▶ [Requirements]: Reproduce every entry in the listing without alteration.
-- Material for the task start --
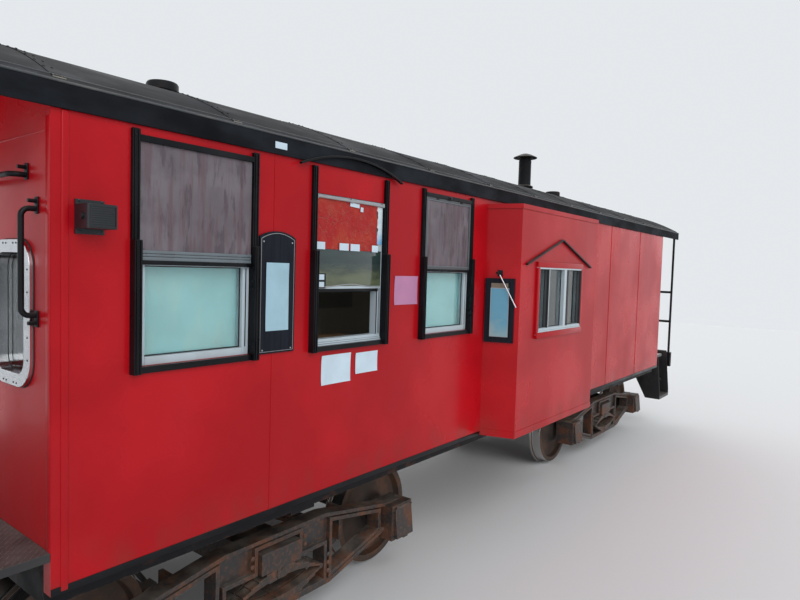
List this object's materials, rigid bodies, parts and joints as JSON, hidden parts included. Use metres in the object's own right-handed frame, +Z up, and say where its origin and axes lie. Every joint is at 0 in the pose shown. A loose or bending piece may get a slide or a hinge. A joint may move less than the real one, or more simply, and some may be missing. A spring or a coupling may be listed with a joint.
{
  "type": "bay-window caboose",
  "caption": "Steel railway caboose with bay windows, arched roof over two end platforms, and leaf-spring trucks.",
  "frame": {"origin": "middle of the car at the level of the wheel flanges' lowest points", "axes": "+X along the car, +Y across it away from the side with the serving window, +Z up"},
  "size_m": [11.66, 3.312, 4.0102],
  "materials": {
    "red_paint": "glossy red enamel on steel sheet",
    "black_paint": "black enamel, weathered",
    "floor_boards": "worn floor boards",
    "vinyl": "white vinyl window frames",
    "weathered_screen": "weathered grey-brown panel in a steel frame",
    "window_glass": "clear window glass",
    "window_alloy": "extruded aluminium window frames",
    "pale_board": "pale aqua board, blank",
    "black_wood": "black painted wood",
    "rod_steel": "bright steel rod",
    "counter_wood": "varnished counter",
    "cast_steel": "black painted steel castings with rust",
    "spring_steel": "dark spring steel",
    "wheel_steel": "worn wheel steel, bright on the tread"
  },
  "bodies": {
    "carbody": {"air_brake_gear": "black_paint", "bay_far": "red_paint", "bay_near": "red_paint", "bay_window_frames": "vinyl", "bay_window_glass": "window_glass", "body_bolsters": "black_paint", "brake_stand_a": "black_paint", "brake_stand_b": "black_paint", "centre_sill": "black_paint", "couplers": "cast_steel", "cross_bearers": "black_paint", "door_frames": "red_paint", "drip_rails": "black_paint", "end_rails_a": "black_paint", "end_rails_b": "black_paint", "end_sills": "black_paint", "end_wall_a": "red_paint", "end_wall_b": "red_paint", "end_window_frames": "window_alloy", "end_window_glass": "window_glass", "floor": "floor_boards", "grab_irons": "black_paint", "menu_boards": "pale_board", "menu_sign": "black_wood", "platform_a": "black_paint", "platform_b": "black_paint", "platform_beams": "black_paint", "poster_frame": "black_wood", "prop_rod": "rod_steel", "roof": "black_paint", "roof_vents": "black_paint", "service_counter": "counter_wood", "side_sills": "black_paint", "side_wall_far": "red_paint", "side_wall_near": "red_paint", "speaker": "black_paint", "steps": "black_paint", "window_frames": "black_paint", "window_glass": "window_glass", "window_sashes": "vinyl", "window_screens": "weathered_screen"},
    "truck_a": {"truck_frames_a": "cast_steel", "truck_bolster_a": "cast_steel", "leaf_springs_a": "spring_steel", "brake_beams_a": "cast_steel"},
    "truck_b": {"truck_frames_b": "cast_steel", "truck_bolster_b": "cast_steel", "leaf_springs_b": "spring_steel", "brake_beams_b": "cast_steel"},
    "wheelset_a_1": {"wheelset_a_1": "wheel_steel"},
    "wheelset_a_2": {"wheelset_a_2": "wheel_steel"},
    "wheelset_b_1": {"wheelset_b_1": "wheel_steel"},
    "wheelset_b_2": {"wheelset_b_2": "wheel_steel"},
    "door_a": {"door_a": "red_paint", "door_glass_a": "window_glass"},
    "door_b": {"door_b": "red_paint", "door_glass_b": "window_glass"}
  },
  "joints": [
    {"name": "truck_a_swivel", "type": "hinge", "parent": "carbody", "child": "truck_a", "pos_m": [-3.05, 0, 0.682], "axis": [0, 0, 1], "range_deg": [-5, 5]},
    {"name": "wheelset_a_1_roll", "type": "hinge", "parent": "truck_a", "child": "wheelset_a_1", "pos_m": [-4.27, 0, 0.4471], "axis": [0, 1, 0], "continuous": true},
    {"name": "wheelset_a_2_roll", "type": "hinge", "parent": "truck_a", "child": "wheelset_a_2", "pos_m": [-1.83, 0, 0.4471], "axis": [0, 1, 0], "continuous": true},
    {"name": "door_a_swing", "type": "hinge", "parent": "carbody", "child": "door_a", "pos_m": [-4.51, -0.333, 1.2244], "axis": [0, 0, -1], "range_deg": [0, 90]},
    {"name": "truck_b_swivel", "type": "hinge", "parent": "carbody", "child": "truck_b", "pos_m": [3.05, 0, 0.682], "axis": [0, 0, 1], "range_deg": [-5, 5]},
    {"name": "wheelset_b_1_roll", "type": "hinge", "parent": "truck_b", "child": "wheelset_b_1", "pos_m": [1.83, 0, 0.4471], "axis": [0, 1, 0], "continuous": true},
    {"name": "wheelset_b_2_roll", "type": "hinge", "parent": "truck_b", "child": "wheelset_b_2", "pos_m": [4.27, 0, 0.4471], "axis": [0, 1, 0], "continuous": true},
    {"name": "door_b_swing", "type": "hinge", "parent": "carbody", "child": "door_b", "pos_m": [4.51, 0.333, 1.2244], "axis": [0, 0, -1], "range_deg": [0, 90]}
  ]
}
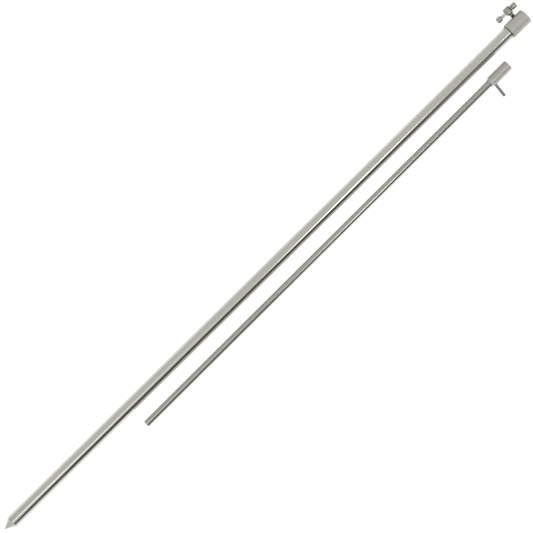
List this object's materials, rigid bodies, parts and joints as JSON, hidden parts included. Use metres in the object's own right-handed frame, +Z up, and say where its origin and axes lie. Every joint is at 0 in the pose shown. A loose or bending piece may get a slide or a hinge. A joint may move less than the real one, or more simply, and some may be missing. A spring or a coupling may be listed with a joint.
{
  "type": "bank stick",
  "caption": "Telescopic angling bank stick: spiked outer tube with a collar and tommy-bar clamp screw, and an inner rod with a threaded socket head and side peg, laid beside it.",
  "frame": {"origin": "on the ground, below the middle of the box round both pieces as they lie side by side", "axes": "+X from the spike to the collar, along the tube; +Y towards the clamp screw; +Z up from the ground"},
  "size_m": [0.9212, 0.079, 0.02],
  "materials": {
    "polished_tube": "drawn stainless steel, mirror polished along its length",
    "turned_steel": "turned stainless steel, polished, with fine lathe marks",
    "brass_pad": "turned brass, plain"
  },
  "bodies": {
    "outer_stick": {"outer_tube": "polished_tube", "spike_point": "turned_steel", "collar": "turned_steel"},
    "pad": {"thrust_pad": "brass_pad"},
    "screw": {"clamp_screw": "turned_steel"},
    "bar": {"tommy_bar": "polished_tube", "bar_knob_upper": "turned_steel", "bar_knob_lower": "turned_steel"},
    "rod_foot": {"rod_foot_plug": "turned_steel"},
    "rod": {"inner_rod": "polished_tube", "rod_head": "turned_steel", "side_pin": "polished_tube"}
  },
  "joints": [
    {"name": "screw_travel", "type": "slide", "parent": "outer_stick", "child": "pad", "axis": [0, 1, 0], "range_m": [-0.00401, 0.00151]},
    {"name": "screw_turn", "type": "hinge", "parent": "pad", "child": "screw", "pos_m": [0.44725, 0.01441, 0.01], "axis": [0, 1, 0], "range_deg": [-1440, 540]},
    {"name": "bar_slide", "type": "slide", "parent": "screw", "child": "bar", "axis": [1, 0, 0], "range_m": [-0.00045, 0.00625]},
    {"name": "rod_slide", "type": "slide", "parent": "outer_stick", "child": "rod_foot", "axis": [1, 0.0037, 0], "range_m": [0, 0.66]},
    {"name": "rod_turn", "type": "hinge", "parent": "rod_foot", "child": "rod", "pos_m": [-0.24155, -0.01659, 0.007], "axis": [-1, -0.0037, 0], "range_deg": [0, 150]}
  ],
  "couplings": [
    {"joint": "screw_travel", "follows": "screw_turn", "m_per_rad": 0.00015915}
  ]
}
-- Material for the task end --
▶ [Response to the task]:
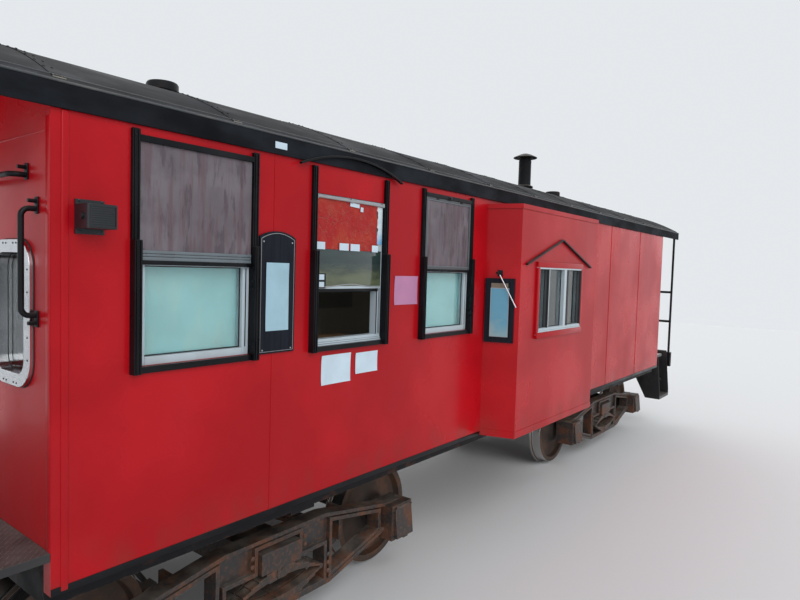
List this object's materials, rigid bodies, parts and joints as JSON, hidden parts included. Use metres in the object's own right-handed frame, +Z up, and say where its origin and axes lie. Every joint is at 0 in the pose shown. A loose or bending piece may get a slide or a hinge. A joint may move less than the real one, or more simply, and some may be missing. A spring or a coupling may be listed with a joint.
{
  "type": "bay-window caboose",
  "caption": "Steel railway caboose with bay windows, arched roof over two end platforms, and leaf-spring trucks.",
  "frame": {"origin": "middle of the car at the level of the wheel flanges' lowest points", "axes": "+X along the car, +Y across it away from the side with the serving window, +Z up"},
  "size_m": [11.66, 3.312, 4.0102],
  "materials": {
    "red_paint": "glossy red enamel on steel sheet",
    "black_paint": "black enamel, weathered",
    "floor_boards": "worn floor boards",
    "vinyl": "white vinyl window frames",
    "weathered_screen": "weathered grey-brown panel in a steel frame",
    "window_glass": "clear window glass",
    "window_alloy": "extruded aluminium window frames",
    "pale_board": "pale aqua board, blank",
    "black_wood": "black painted wood",
    "rod_steel": "bright steel rod",
    "counter_wood": "varnished counter",
    "cast_steel": "black painted steel castings with rust",
    "spring_steel": "dark spring steel",
    "wheel_steel": "worn wheel steel, bright on the tread"
  },
  "bodies": {
    "carbody": {"air_brake_gear": "black_paint", "bay_far": "red_paint", "bay_near": "red_paint", "bay_window_frames": "vinyl", "bay_window_glass": "window_glass", "body_bolsters": "black_paint", "brake_stand_a": "black_paint", "brake_stand_b": "black_paint", "centre_sill": "black_paint", "couplers": "cast_steel", "cross_bearers": "black_paint", "door_frames": "red_paint", "drip_rails": "black_paint", "end_rails_a": "black_paint", "end_rails_b": "black_paint", "end_sills": "black_paint", "end_wall_a": "red_paint", "end_wall_b": "red_paint", "end_window_frames": "window_alloy", "end_window_glass": "window_glass", "floor": "floor_boards", "grab_irons": "black_paint", "menu_boards": "pale_board", "menu_sign": "black_wood", "platform_a": "black_paint", "platform_b": "black_paint", "platform_beams": "black_paint", "poster_frame": "black_wood", "prop_rod": "rod_steel", "roof": "black_paint", "roof_vents": "black_paint", "service_counter": "counter_wood", "side_sills": "black_paint", "side_wall_far": "red_paint", "side_wall_near": "red_paint", "speaker": "black_paint", "steps": "black_paint", "window_frames": "black_paint", "window_glass": "window_glass", "window_sashes": "vinyl", "window_screens": "weathered_screen"},
    "truck_a": {"truck_frames_a": "cast_steel", "truck_bolster_a": "cast_steel", "leaf_springs_a": "spring_steel", "brake_beams_a": "cast_steel"},
    "truck_b": {"truck_frames_b": "cast_steel", "truck_bolster_b": "cast_steel", "leaf_springs_b": "spring_steel", "brake_beams_b": "cast_steel"},
    "wheelset_a_1": {"wheelset_a_1": "wheel_steel"},
    "wheelset_a_2": {"wheelset_a_2": "wheel_steel"},
    "wheelset_b_1": {"wheelset_b_1": "wheel_steel"},
    "wheelset_b_2": {"wheelset_b_2": "wheel_steel"},
    "door_a": {"door_a": "red_paint", "door_glass_a": "window_glass"},
    "door_b": {"door_b": "red_paint", "door_glass_b": "window_glass"}
  },
  "joints": [
    {"name": "truck_a_swivel", "type": "hinge", "parent": "carbody", "child": "truck_a", "pos_m": [-3.05, 0, 0.682], "axis": [0, 0, 1], "range_deg": [-5, 5]},
    {"name": "wheelset_a_1_roll", "type": "hinge", "parent": "truck_a", "child": "wheelset_a_1", "pos_m": [-4.27, 0, 0.4471], "axis": [0, 1, 0], "continuous": true},
    {"name": "wheelset_a_2_roll", "type": "hinge", "parent": "truck_a", "child": "wheelset_a_2", "pos_m": [-1.83, 0, 0.4471], "axis": [0, 1, 0], "continuous": true},
    {"name": "door_a_swing", "type": "hinge", "parent": "carbody", "child": "door_a", "pos_m": [-4.51, -0.333, 1.2244], "axis": [0, 0, -1], "range_deg": [0, 90]},
    {"name": "truck_b_swivel", "type": "hinge", "parent": "carbody", "child": "truck_b", "pos_m": [3.05, 0, 0.682], "axis": [0, 0, 1], "range_deg": [-5, 5]},
    {"name": "wheelset_b_1_roll", "type": "hinge", "parent": "truck_b", "child": "wheelset_b_1", "pos_m": [1.83, 0, 0.4471], "axis": [0, 1, 0], "continuous": true},
    {"name": "wheelset_b_2_roll", "type": "hinge", "parent": "truck_b", "child": "wheelset_b_2", "pos_m": [4.27, 0, 0.4471], "axis": [0, 1, 0], "continuous": true},
    {"name": "door_b_swing", "type": "hinge", "parent": "carbody", "child": "door_b", "pos_m": [4.51, 0.333, 1.2244], "axis": [0, 0, -1], "range_deg": [0, 90]}
  ]
}
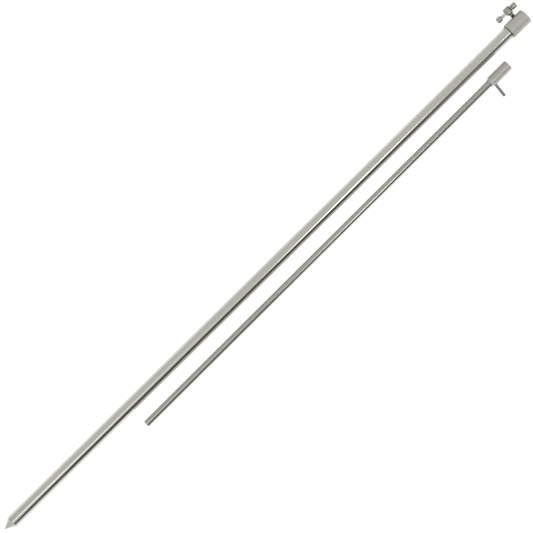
List this object's materials, rigid bodies, parts and joints as JSON, hidden parts included. Use metres in the object's own right-handed frame, +Z up, and say where its origin and axes lie. Every joint is at 0 in the pose shown. A loose or bending piece may get a slide or a hinge. A joint may move less than the real one, or more simply, and some may be missing. A spring or a coupling may be listed with a joint.
{
  "type": "bank stick",
  "caption": "Telescopic angling bank stick: spiked outer tube with a collar and tommy-bar clamp screw, and an inner rod with a threaded socket head and side peg, laid beside it.",
  "frame": {"origin": "on the ground, below the middle of the box round both pieces as they lie side by side", "axes": "+X from the spike to the collar, along the tube; +Y towards the clamp screw; +Z up from the ground"},
  "size_m": [0.9212, 0.079, 0.02],
  "materials": {
    "polished_tube": "drawn stainless steel, mirror polished along its length",
    "turned_steel": "turned stainless steel, polished, with fine lathe marks",
    "brass_pad": "turned brass, plain"
  },
  "bodies": {
    "outer_stick": {"outer_tube": "polished_tube", "spike_point": "turned_steel", "collar": "turned_steel"},
    "pad": {"thrust_pad": "brass_pad"},
    "screw": {"clamp_screw": "turned_steel"},
    "bar": {"tommy_bar": "polished_tube", "bar_knob_upper": "turned_steel", "bar_knob_lower": "turned_steel"},
    "rod_foot": {"rod_foot_plug": "turned_steel"},
    "rod": {"inner_rod": "polished_tube", "rod_head": "turned_steel", "side_pin": "polished_tube"}
  },
  "joints": [
    {"name": "screw_travel", "type": "slide", "parent": "outer_stick", "child": "pad", "axis": [0, 1, 0], "range_m": [-0.00401, 0.00151]},
    {"name": "screw_turn", "type": "hinge", "parent": "pad", "child": "screw", "pos_m": [0.44725, 0.01441, 0.01], "axis": [0, 1, 0], "range_deg": [-1440, 540]},
    {"name": "bar_slide", "type": "slide", "parent": "screw", "child": "bar", "axis": [1, 0, 0], "range_m": [-0.00045, 0.00625]},
    {"name": "rod_slide", "type": "slide", "parent": "outer_stick", "child": "rod_foot", "axis": [1, 0.0037, 0], "range_m": [0, 0.66]},
    {"name": "rod_turn", "type": "hinge", "parent": "rod_foot", "child": "rod", "pos_m": [-0.24155, -0.01659, 0.007], "axis": [-1, -0.0037, 0], "range_deg": [0, 150]}
  ],
  "couplings": [
    {"joint": "screw_travel", "follows": "screw_turn", "m_per_rad": 0.00015915}
  ]
}